Collected data:
★ ★ ★

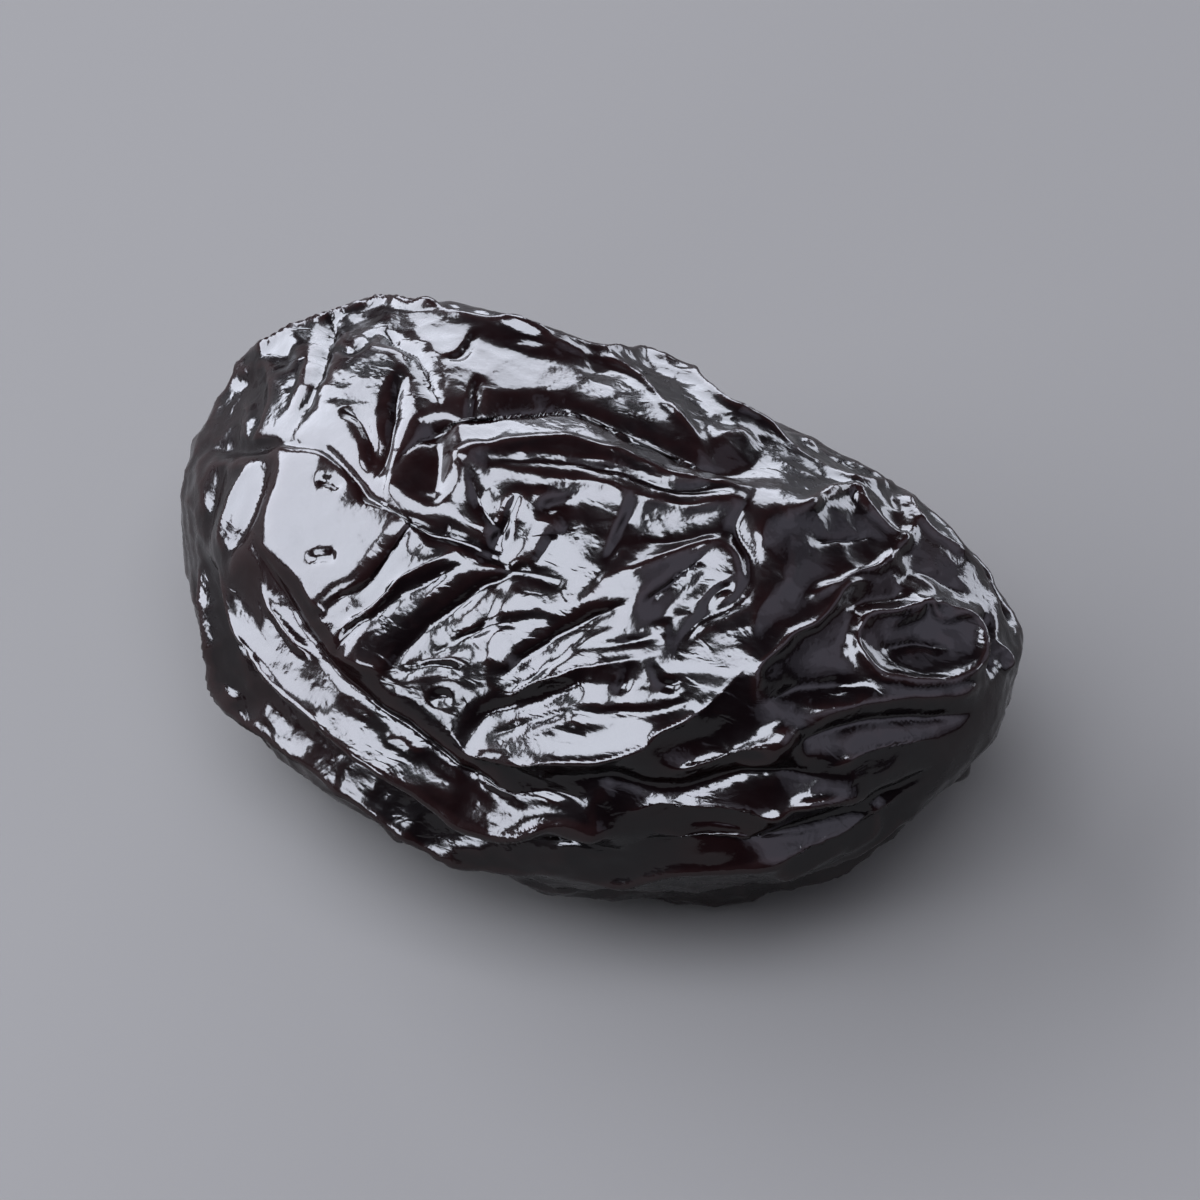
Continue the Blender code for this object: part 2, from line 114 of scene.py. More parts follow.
MIDDLE_FACE = [
    Fold(-0.65, 1.0, [(-8.2, 3.5), (-9.6, 2.0), (-10.8, 0.5), (-12.2, -0.6)]),
    Fold(0.30, 0.9, [(-6.0, 2.4), (-8.2, 1.6), (-9.8, 0.4), (-11.4, -1.4)]),
    Fold(-0.80, 1.3, [(-3.4, 1.6), (-5.6, 0.5), (-7.4, -0.9), (-8.8, -2.2), (-9.6, -3.3)]),
    Fold(-0.60, 1.0, [(1.2, 0.1), (-1.0, -1.0), (-2.6, -2.2), (-4.6, -3.5)]),
    Fold(-0.60, 1.0, [(0.0, -3.5), (-2.0, -4.2), (-3.6, -4.7), (-5.0, -5.1), (-6.0, -6.3)]),
    Fold(0.35, 0.9, [(2.8, -2.4), (0.4, -2.8), (-1.8, -3.4), (-4.0, -4.2)]),
    Fold(0.55, 1.2, [(-6.2, -6.6), (-2.0, -6.9), (1.6, -6.6), (2.6, -5.8), (4.4, -5.0), (6.2, -3.5)]),
    Fold(-0.55, 1.0, [(1.8, -0.2), (3.4, 0.9), (5.0, 2.0)]),
    Fold(-0.40, 0.9, [(-5.9, 5.4), (-5.3, 4.2), (-4.3, 3.0), (-4.5, 2.0)]),
    Fold(0.35, 1.0, [(-3.0, 5.6), (0.5, 5.0), (3.6, 4.3), (6.6, 4.0)]),
    Fold(-0.50, 1.0, [(7.0, 4.8), (6.3, 3.2), (6.8, 1.6), (6.2, 0.0), (4.4, -1.2), (3.4, -2.8)]),
    Fold(0.30, 1.0, [(0.6, 1.2), (2.8, 2.0), (5.6, 2.6)]),
]
STEM_END = [
    Fold(0.45, 1.1, [(8.2, 3.5), (10.0, 4.1), (11.4, 4.8), (12.2, 3.8), (13.8, 2.7)]),
    Fold(0.45, 1.1, [(14.4, 3.6), (13.8, 2.7), (12.4, 1.5), (11.0, 0.9), (9.0, -0.1)]),
    Fold(-0.50, 1.3, [(9.2, 2.4), (10.8, 2.6), (12.4, 2.9)]),
    Fold(-0.45, 0.9, [(13.6, 0.6), (14.5, 1.4), (15.6, 1.2), (17.0, 0.6)]),
    Fold(0.50, 1.0, [(12.3, -3.1), (11.6, -1.9), (12.2, -0.8), (13.6, -0.6), (14.9, -0.3), (16.2, -0.6),
                     (17.2, -1.2), (17.3, -2.7), (15.8, -3.6), (13.8, -3.7), (12.3, -3.1)]),
    Fold(-0.65, 1.3, [(12.8, -2.2), (14.4, -2.0), (15.9, -2.1)]),
    Fold(-0.45, 0.9, [(11.2, -0.4), (12.6, 0.1), (14.2, 0.3)]),
    Fold(-0.50, 0.7, [(18.0, -0.6), (17.8, -2.0), (17.7, -3.4)]),
    Fold(0.50, 0.8, [(18.3, -1.8), (18.7, -2.5), (18.6, -3.2)]),
    Fold(0.60, 1.5, [(6.9, -4.6), (7.1, -3.2), (8.4, -1.9), (10.0, -0.8), (11.2, 0.4), (12.4, 0.9)]),
    Fold(-0.50, 1.1, [(7.6, -4.4), (9.6, -3.8), (11.6, -3.6)]),
    Fold(0.55, 1.3, [(8.8, -5.6), (11.0, -4.9), (13.6, -4.5), (16.2, -4.3), (17.6, -3.6)]),
    Fold(-0.50, 1.1, [(8.6, -6.3), (11.0, -5.7), (14.0, -5.4), (16.8, -5.2)]),
]
LOWER_FACE = [
    Fold(0.50, 1.1, [(3.2, -7.8), (5.4, -7.0), (7.8, -6.4), (8.8, -5.8)]),
    Fold(-0.55, 1.2, [(-2.2, -7.8), (0.6, -7.8), (2.6, -8.6), (5.0, -8.2), (8.0, -7.6), (10.4, -8.0)]),
    Fold(0.50, 1.2, [(10.6, -7.4), (12.6, -6.7), (15.2, -6.2)]),
    Fold(0.50, 1.2, [(0.8, -9.6), (3.0, -9.0), (5.6, -9.3), (7.8, -9.6), (9.0, -9.0), (11.2, -8.9),
                     (13.0, -9.4)]),
    Fold(-0.60, 1.3, [(1.2, -10.8), (4.4, -10.6), (7.6, -10.8), (10.6, -10.2), (13.4, -9.0), (15.4, -7.8)]),
    Fold(0.60, 1.4, [(-1.8, -12.4), (1.0, -12.5), (3.2, -12.1), (6.0, -11.8), (8.6, -11.3), (11.4, -10.4),
                     (13.6, -9.3)]),
    Fold(-0.35, 0.8, [(3.8, -9.9), (5.4, -10.0), (6.8, -10.2)]),
]
SHOWN_FOLDS = SHOULDERS + CROWN + UPPER_FACE + BLOSSOM_END + MIDDLE_FACE + STEM_END + LOWER_FACE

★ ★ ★

Task statement:
Your task is to repeat every line exactly.

Correct output:
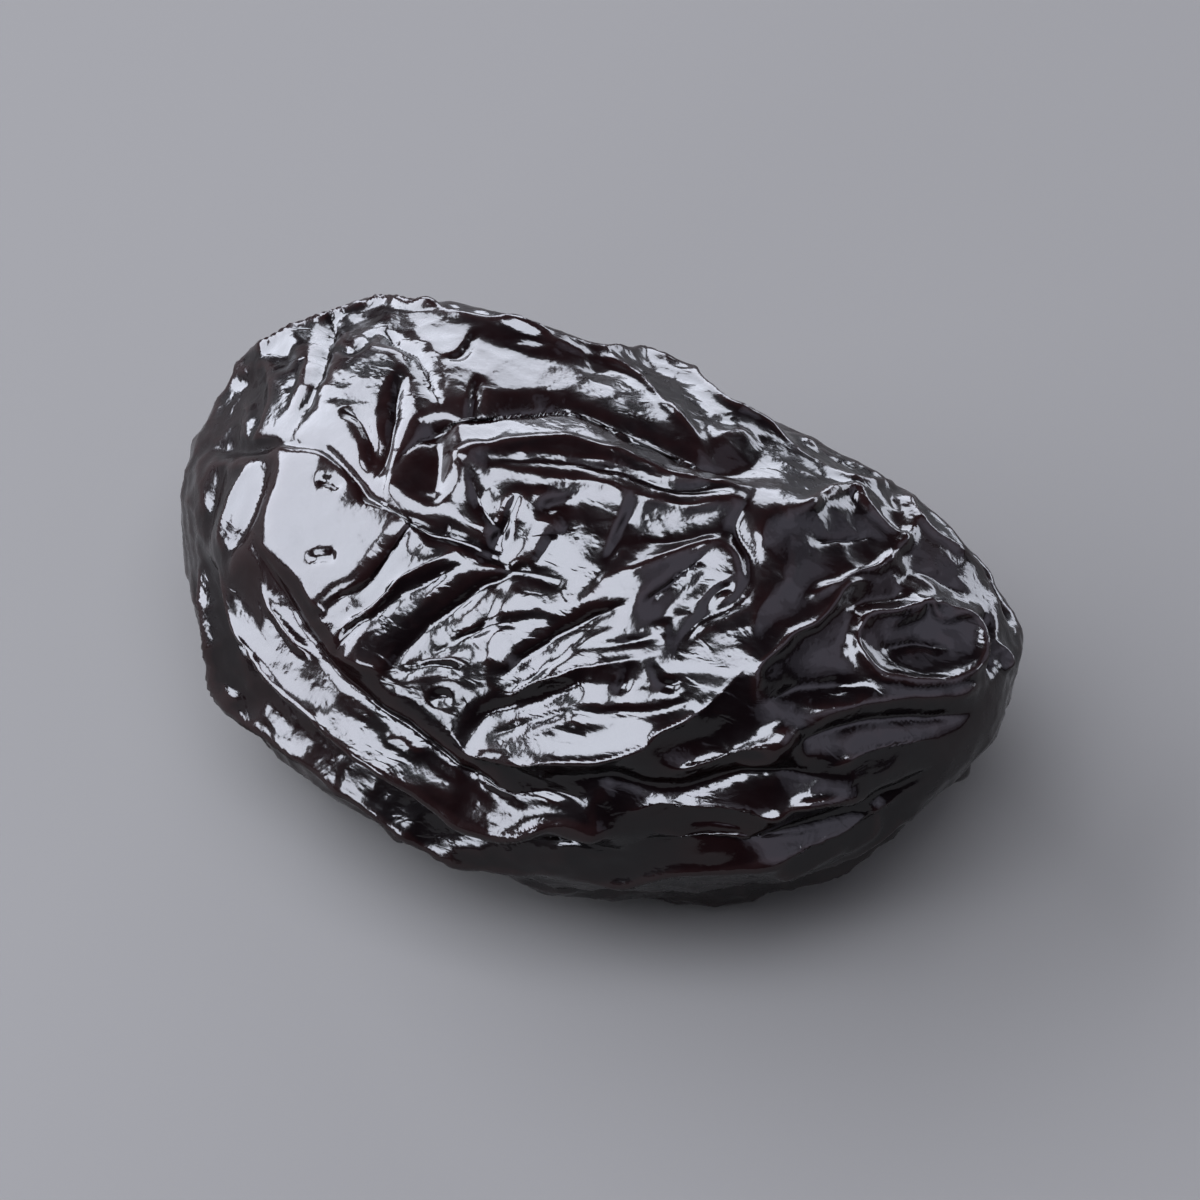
Continue the Blender code for this object: part 2, from line 114 of scene.py. More parts follow.
MIDDLE_FACE = [
    Fold(-0.65, 1.0, [(-8.2, 3.5), (-9.6, 2.0), (-10.8, 0.5), (-12.2, -0.6)]),
    Fold(0.30, 0.9, [(-6.0, 2.4), (-8.2, 1.6), (-9.8, 0.4), (-11.4, -1.4)]),
    Fold(-0.80, 1.3, [(-3.4, 1.6), (-5.6, 0.5), (-7.4, -0.9), (-8.8, -2.2), (-9.6, -3.3)]),
    Fold(-0.60, 1.0, [(1.2, 0.1), (-1.0, -1.0), (-2.6, -2.2), (-4.6, -3.5)]),
    Fold(-0.60, 1.0, [(0.0, -3.5), (-2.0, -4.2), (-3.6, -4.7), (-5.0, -5.1), (-6.0, -6.3)]),
    Fold(0.35, 0.9, [(2.8, -2.4), (0.4, -2.8), (-1.8, -3.4), (-4.0, -4.2)]),
    Fold(0.55, 1.2, [(-6.2, -6.6), (-2.0, -6.9), (1.6, -6.6), (2.6, -5.8), (4.4, -5.0), (6.2, -3.5)]),
    Fold(-0.55, 1.0, [(1.8, -0.2), (3.4, 0.9), (5.0, 2.0)]),
    Fold(-0.40, 0.9, [(-5.9, 5.4), (-5.3, 4.2), (-4.3, 3.0), (-4.5, 2.0)]),
    Fold(0.35, 1.0, [(-3.0, 5.6), (0.5, 5.0), (3.6, 4.3), (6.6, 4.0)]),
    Fold(-0.50, 1.0, [(7.0, 4.8), (6.3, 3.2), (6.8, 1.6), (6.2, 0.0), (4.4, -1.2), (3.4, -2.8)]),
    Fold(0.30, 1.0, [(0.6, 1.2), (2.8, 2.0), (5.6, 2.6)]),
]
STEM_END = [
    Fold(0.45, 1.1, [(8.2, 3.5), (10.0, 4.1), (11.4, 4.8), (12.2, 3.8), (13.8, 2.7)]),
    Fold(0.45, 1.1, [(14.4, 3.6), (13.8, 2.7), (12.4, 1.5), (11.0, 0.9), (9.0, -0.1)]),
    Fold(-0.50, 1.3, [(9.2, 2.4), (10.8, 2.6), (12.4, 2.9)]),
    Fold(-0.45, 0.9, [(13.6, 0.6), (14.5, 1.4), (15.6, 1.2), (17.0, 0.6)]),
    Fold(0.50, 1.0, [(12.3, -3.1), (11.6, -1.9), (12.2, -0.8), (13.6, -0.6), (14.9, -0.3), (16.2, -0.6),
                     (17.2, -1.2), (17.3, -2.7), (15.8, -3.6), (13.8, -3.7), (12.3, -3.1)]),
    Fold(-0.65, 1.3, [(12.8, -2.2), (14.4, -2.0), (15.9, -2.1)]),
    Fold(-0.45, 0.9, [(11.2, -0.4), (12.6, 0.1), (14.2, 0.3)]),
    Fold(-0.50, 0.7, [(18.0, -0.6), (17.8, -2.0), (17.7, -3.4)]),
    Fold(0.50, 0.8, [(18.3, -1.8), (18.7, -2.5), (18.6, -3.2)]),
    Fold(0.60, 1.5, [(6.9, -4.6), (7.1, -3.2), (8.4, -1.9), (10.0, -0.8), (11.2, 0.4), (12.4, 0.9)]),
    Fold(-0.50, 1.1, [(7.6, -4.4), (9.6, -3.8), (11.6, -3.6)]),
    Fold(0.55, 1.3, [(8.8, -5.6), (11.0, -4.9), (13.6, -4.5), (16.2, -4.3), (17.6, -3.6)]),
    Fold(-0.50, 1.1, [(8.6, -6.3), (11.0, -5.7), (14.0, -5.4), (16.8, -5.2)]),
]
LOWER_FACE = [
    Fold(0.50, 1.1, [(3.2, -7.8), (5.4, -7.0), (7.8, -6.4), (8.8, -5.8)]),
    Fold(-0.55, 1.2, [(-2.2, -7.8), (0.6, -7.8), (2.6, -8.6), (5.0, -8.2), (8.0, -7.6), (10.4, -8.0)]),
    Fold(0.50, 1.2, [(10.6, -7.4), (12.6, -6.7), (15.2, -6.2)]),
    Fold(0.50, 1.2, [(0.8, -9.6), (3.0, -9.0), (5.6, -9.3), (7.8, -9.6), (9.0, -9.0), (11.2, -8.9),
                     (13.0, -9.4)]),
    Fold(-0.60, 1.3, [(1.2, -10.8), (4.4, -10.6), (7.6, -10.8), (10.6, -10.2), (13.4, -9.0), (15.4, -7.8)]),
    Fold(0.60, 1.4, [(-1.8, -12.4), (1.0, -12.5), (3.2, -12.1), (6.0, -11.8), (8.6, -11.3), (11.4, -10.4),
                     (13.6, -9.3)]),
    Fold(-0.35, 0.8, [(3.8, -9.9), (5.4, -10.0), (6.8, -10.2)]),
]
SHOWN_FOLDS = SHOULDERS + CROWN + UPPER_FACE + BLOSSOM_END + MIDDLE_FACE + STEM_END + LOWER_FACE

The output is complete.